**La Historia de Melquisedec: Un Sacerdote Eterno**
En los días antiguos, cuando la tierra aún resonaba con las pisadas de los patriarcas, hubo un hombre misterioso y reverenciado cuyo nombre era Melquisedec. Este hombre no era como los demás; no llevaba un linaje conocido, ni se mencionaba su padre ni su madre. No había registro de su nacimiento ni de su muerte. Era, en cierto modo, un enigma divino, una figura que trascendía el tiempo y el espacio. Melquisedec era rey de Salem, que más tarde se conocería como Jerusalén, y también era sacerdote del Dios Altísimo. Su nombre significaba «Rey de Justicia», y su título, «Rey de Salem», significaba «Rey de Paz».
Un día, Abraham, el padre de la fe, regresaba de una gran batalla. Había derrotado a varios reyes que habían capturado a su sobrino Lot y se habían llevado consigo un gran botín. Abraham, lleno de gratitud y humildad, sabía que su victoria no era obra suya, sino del poder de Dios.

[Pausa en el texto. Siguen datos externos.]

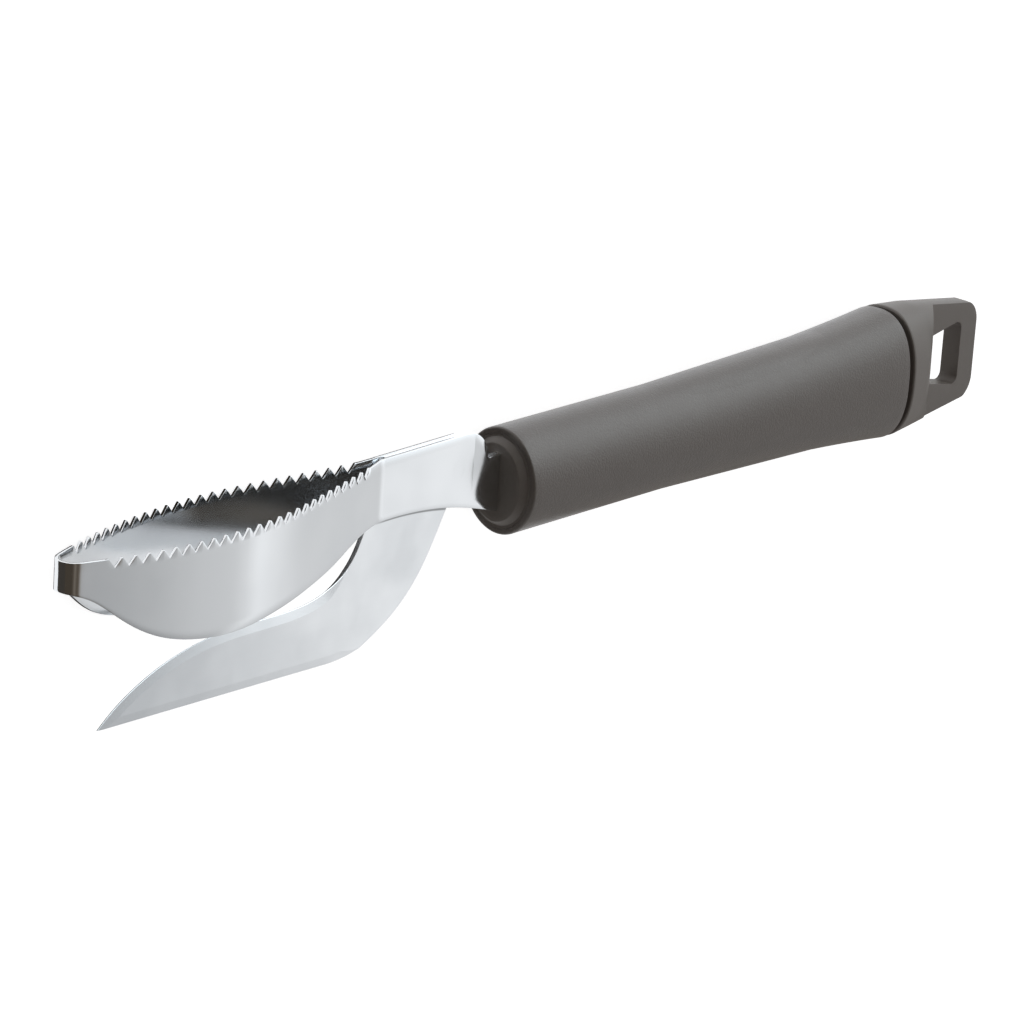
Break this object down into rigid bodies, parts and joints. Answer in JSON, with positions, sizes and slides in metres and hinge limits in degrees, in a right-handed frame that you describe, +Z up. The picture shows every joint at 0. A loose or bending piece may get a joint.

Fue entonces cuando Melquisedec salió a su encuentro.
El relato bíblico describe este encuentro con una solemnidad que hace eco en los corazones de quienes lo leen. Melquisedec llevaba consigo pan y vino, símbolos que más tarde adquirirían un profundo significado en la historia de la redención. Con una voz que parecía resonar desde los cielos, bendijo a Abraham, diciendo: «Bendito sea Abraham del Dios Altísimo, creador de los cielos y de la tierra. Y bendito sea el Dios Altísimo, que entregó a tus enemigos en tus manos».
Abraham, reconociendo la autoridad divina de Melquisedec, le dio el diezmo de todo lo que había recuperado. Este acto no fue casual ni insignificante. Al darle el diezmo, Abraham reconocía que Melquisedec era superior a él, no solo en rango, sino en su conexión con lo divino. Melquisedec no era un sacerdote cualquiera; era un sacerdote cuyo ministerio no dependía de un linaje terrenal, como el de los levitas, sino que emanaba directamente de Dios.
El autor de la carta a los Hebreos, inspirado por el Espíritu Santo, utiliza esta historia para revelar una verdad profunda y eterna: Melquisedec era una figura que apuntaba hacia Cristo. Así como Melquisedec no tenía principio ni fin en el registro bíblico, Jesús es el Hijo eterno de Dios, sin principio ni fin. Así como Melquisedec era rey de justicia y de paz, Jesús es el Príncipe de Paz y el que nos justifica ante Dios. Y así como Melquisedec bendijo a Abraham, Jesús nos bendice con toda bendición espiritual en los lugares celestiales.
El sacerdocio de Melquisedec era superior al sacerdocio levítico, que vendría siglos después. Los levitas, descendientes de Abraham, recibían diezmos de su pueblo, pero ellos mismos morían y necesitaban ser reemplazados. Melquisedec, en cambio, permanece como un sacerdote para siempre. Este contraste nos lleva a comprender que el sacerdocio de Jesús, según el orden de Melquisedec, es eterno y perfecto.
Jesús no es un sacerdote según la ley mosaica, que era débil e insuficiente para salvar completamente al hombre. Él es un sacerdote según el orden de Melquisedec, un sacerdocio que no depende de la descendencia humana, sino del poder de una vida indestructible. Por eso, Jesús puede salvar por completo a los que por medio de Él se acercan a Dios, ya que vive siempre para interceder por ellos.
La historia de Melquisedec nos recuerda que Dios siempre ha tenido un plan perfecto para nuestra redención. A través de los siglos, Él ha preparado el camino para que Jesús, nuestro Sumo Sacerdote eterno, viniera a ofrecerse como el sacrificio perfecto por nuestros pecados. Ya no necesitamos más sacrificios de animales ni sacerdotes terrenales. En Jesús, tenemos un sacerdote que nos comprende, que ha vivido entre nosotros y que, al mismo tiempo, es divino y eterno.
Así que, cuando leemos acerca de Melquisedec en el libro de Hebreos, no estamos simplemente recordando una historia antigua. Estamos contemplando la grandeza de nuestro Salvador, quien es a la vez Rey de Justicia y Rey de Paz. Él es el cumplimiento de todas las promesas, el fin de toda sombra y figura del Antiguo Testamento. En Él, encontramos descanso, redención y la esperanza de una vida eterna.
Y así, la historia de Melquisedec, aunque breve en su aparición en las Escrituras, resuena con una profundidad que trasciende el tiempo. Nos señala hacia Jesús, el autor y consumador de nuestra fe, el único que puede llevarnos de regreso a la presencia de Dios. ¡Gloria a Él por siempre! Amén.